For most cases, the pixel statistics method can be used to determine the position of the first sliding window of the left and right lane lines. However, for some dashed lane lines, as shown in
Figure 6, the right lane line disappears after taking the bottom 1/5 of the image. The pixel statistics method may fail due to the inability to detect white pixels, so a binocular camera is needed to assist in determining the position of the first sliding window. How to use binocular cameras to assist in locating the position of the first sliding window will be mentioned later.
From
Figure 5, it can be seen that there are two obvious peaks in the statistical value of the number of white pixel points. The x-coordinate values of these two peaks can be used as the search center x-coordinate values for the first sliding window of the left and right lane lines. After determining the search center, one can draw a virtual rectangle with a width of
w and a height of
h. The values of
w and
h can be determined based on the image size. In this article, the values of
w and
h are both 40-pixel values. Calculate the sum of the x-coordinate values of all white pixels within the virtual rectangle range and the number of white pixels, and take the average value. This average value is the x-coordinate value of the center of the actual sliding window drawn. The center of the previous sliding window serves as the search center for the next window. Calculate the total number of white pixels and synthesis of the x-coordinate values of these white pixels in the new window, and calculate their mean. Use the mean as the horizontal coordinate value of the new sliding window center and draw a new sliding window. Repeat the above operation until the number of sliding windows exceeds the threshold. The center of the sliding window is fitted with a curve, and then, the aerial view is inverse perspective transformed. The final lane line fitting effect can be obtained. The traditional sliding window effect is shown in
Figure 7a, and the fitting of lane lines is shown in
Figure 7b.
From
Figure 7, it can be seen that the lane lines detected and fitted using sliding windows have a good effect. Compared to the method of detecting lane lines using Hough transform, the method of detecting lane lines using sliding windows has better detection performance and better robustness in curves with small curvature.

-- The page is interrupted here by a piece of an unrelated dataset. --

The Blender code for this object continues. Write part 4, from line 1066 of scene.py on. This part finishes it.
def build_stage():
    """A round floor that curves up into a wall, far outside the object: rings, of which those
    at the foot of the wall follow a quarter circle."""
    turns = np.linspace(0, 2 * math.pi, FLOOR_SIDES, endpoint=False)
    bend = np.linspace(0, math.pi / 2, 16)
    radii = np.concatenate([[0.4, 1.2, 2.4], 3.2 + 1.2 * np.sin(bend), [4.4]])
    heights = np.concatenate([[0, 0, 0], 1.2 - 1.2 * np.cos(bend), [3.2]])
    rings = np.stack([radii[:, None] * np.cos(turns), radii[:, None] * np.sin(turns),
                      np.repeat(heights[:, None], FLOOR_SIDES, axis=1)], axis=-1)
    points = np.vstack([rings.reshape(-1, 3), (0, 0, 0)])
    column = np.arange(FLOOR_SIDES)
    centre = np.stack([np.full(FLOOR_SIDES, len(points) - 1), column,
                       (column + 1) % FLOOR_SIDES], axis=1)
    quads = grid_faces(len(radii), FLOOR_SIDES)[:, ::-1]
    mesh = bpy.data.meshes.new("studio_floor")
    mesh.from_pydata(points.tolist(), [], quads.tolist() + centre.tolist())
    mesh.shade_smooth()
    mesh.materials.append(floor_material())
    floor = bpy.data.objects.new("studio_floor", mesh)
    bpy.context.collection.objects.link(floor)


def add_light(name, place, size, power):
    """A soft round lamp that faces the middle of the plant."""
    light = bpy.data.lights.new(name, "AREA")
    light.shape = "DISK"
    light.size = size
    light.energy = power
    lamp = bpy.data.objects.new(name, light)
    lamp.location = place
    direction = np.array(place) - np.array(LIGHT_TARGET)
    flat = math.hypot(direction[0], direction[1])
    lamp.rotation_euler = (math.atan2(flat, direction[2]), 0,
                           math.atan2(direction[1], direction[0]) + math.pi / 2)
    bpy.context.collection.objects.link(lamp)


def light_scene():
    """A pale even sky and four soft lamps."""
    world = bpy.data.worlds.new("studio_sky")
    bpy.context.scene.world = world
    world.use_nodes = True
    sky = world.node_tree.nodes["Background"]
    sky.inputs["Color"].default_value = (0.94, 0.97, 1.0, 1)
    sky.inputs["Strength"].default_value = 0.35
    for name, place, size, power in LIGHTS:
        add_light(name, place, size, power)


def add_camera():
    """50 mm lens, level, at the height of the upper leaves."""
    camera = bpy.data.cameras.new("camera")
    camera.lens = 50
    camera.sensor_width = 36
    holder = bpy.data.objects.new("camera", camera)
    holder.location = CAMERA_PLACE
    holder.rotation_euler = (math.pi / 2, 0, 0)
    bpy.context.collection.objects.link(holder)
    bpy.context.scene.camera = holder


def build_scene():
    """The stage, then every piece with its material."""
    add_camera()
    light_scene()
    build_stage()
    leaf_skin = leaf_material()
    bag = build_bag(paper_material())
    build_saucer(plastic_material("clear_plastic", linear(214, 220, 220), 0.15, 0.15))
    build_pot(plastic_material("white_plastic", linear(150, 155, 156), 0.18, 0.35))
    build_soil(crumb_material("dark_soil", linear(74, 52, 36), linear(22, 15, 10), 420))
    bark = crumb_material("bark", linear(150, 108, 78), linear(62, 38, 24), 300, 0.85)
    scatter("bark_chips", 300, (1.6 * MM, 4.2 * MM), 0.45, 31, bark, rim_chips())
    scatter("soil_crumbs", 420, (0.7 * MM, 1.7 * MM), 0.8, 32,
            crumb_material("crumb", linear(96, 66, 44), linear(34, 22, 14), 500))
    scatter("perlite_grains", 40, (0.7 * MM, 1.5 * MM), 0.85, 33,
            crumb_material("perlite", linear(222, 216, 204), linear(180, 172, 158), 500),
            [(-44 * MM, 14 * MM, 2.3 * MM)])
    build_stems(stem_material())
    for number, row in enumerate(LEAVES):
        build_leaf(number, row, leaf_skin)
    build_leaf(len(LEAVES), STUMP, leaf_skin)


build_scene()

Figure 8 shows the lane detection results of the sliding window for small curvature curves. The curvature radius of the curve is 120 m. From
Figure 8, we can also see that when the vehicle first enters a curve (at which point the curvature of the curve is small), the traditional sliding window algorithm can detect the lane line, thereby providing a steering wheel angle control, which can be used as input for subsequent algorithms.

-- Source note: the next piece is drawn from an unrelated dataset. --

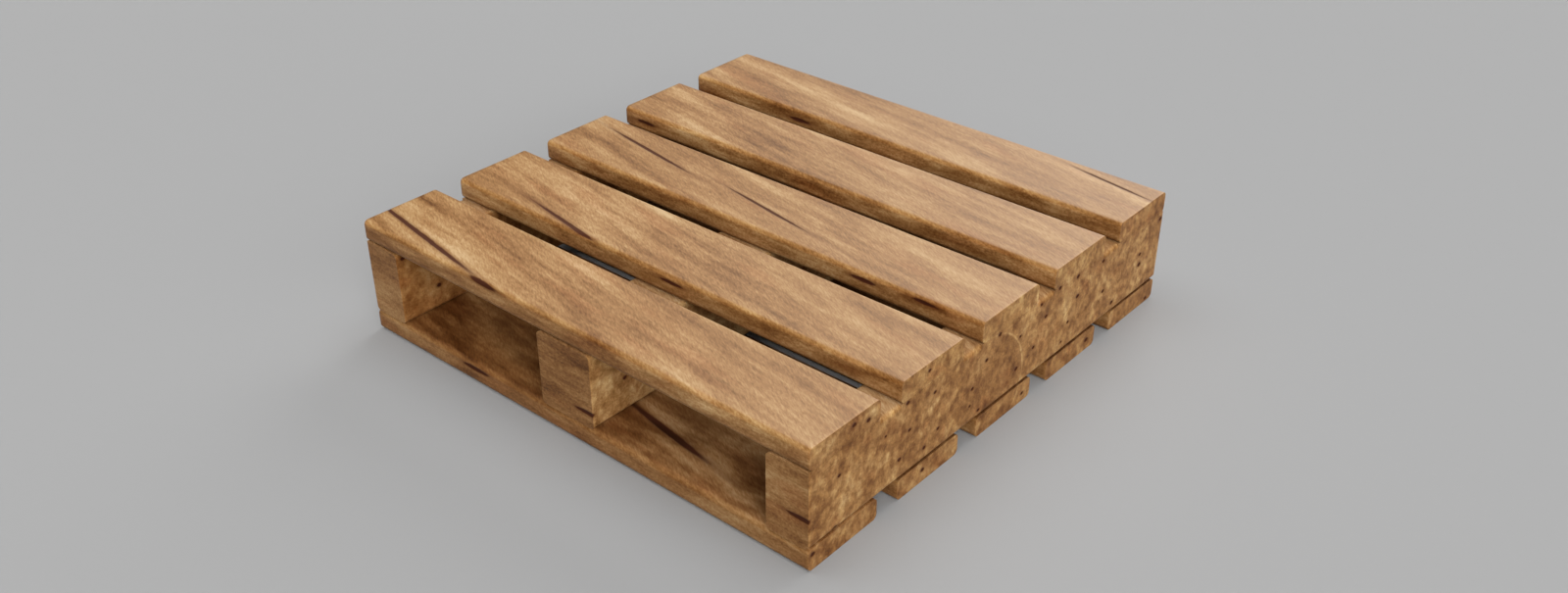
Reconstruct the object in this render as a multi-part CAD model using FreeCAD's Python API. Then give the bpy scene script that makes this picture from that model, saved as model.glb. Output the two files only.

Although traditional sliding window algorithms have good detection performance for small curvature curves, in curves with larger curvature or curves with dashed lane lines, some sliding windows may miss or fail to detect white pixels, as shown in
Figure 9. The radius of the bend in
Figure 9 is 40 m. At this point, the lane lines detected by the traditional sliding window algorithm will have a significant difference from the actual situation. This is disadvantageous in an auto drive system or auxiliary driving system.
2.3. Distance Matching
The turning radius of a vehicle can be obtained by Formulae (3)–(5), which can also be approximated as the radius of the curve where the vehicle is located. By using the radius, we can calculate the lateral distance difference and longitudinal distance difference between two points on the lane. However, this difference is the true value in the world coordinate system, which is not applicable in the pixel coordinates. Therefore, we still need to calculate the pixel distance difference in the aerial view (including the difference between the horizontal distance and the vertical distance). It is worth noting that both the transverse and longitudinal directions we mentioned are based on the vehicle body as a reference. The distance parallel to the longitudinal axis of the vehicle is called the longitudinal distance, while the distance perpendicular to the longitudinal axis of the vehicle is called the transverse distance. As mentioned earlier, when making changes to the aerial view of the image, we make the lane lines when driving in a straight line as parallel as possible in the aerial view, which will make the aerial view obtained through perspective changes closer to the real-world aerial view. This article proposes a ratio method to calculate the ratio of pixel distance in the image coordinate system to the distance in the world coordinate system. The ratio method can be seen as a calibration process. First, we need to determine the installation position of the camera. Second, we need to determine the transformation matrix of the aerial view, which is related to the four points selected for perspective transformation. Therefore, once these parameters change, we need to regain the scale relationship. Generally speaking, the position of the camera will not move after installation, and the selection of perspective transformation points will not change, so this method is feasible. The reference origin and reference coordinate system of the camera are shown in the blue coordinate system in
Figure 10. In the simulation software, the coordinates of x, y, and z are 1.85, 0, 1.4, in meters. The red coordinate system is the camera coordinate system, and its origin is the camera. We take pictures of lanes with different widths and calculate the pixel distance of these lanes in the aerial view, so as to obtain the search scale relationship. There are two main reasons why we use ratio calculation instead of coordinate transformation: the first is that the ratio method can simplify the calculation steps, shorten the calculation time, and obtain the calculation results faster, ensuring real time and effectiveness; the second reason is that using the coordinate transformation method first requires determining the world coordinate system and its origin, and the world coordinate system changes accordingly during the vehicle’s movement, which increases our computational difficulty. Therefore, considering the above two points, we adopt the ratio method. The distance ratio results obtained in the simulation software are shown in
Table 2.
The average value of the ratio calculated from
Table 2 is 44.7, which means that the distance of one meter in the horizontal position of the world coordinate system in the aerial view image is 44.7 pixels. The ratio of longitudinal distance is shown in
Table 3.
The average value of the ratio calculated from
Table 3 is 30.8, which means that the distance of one meter from the longitudinal position in the world coordinate system in the aerial view image is 30.8 pixels.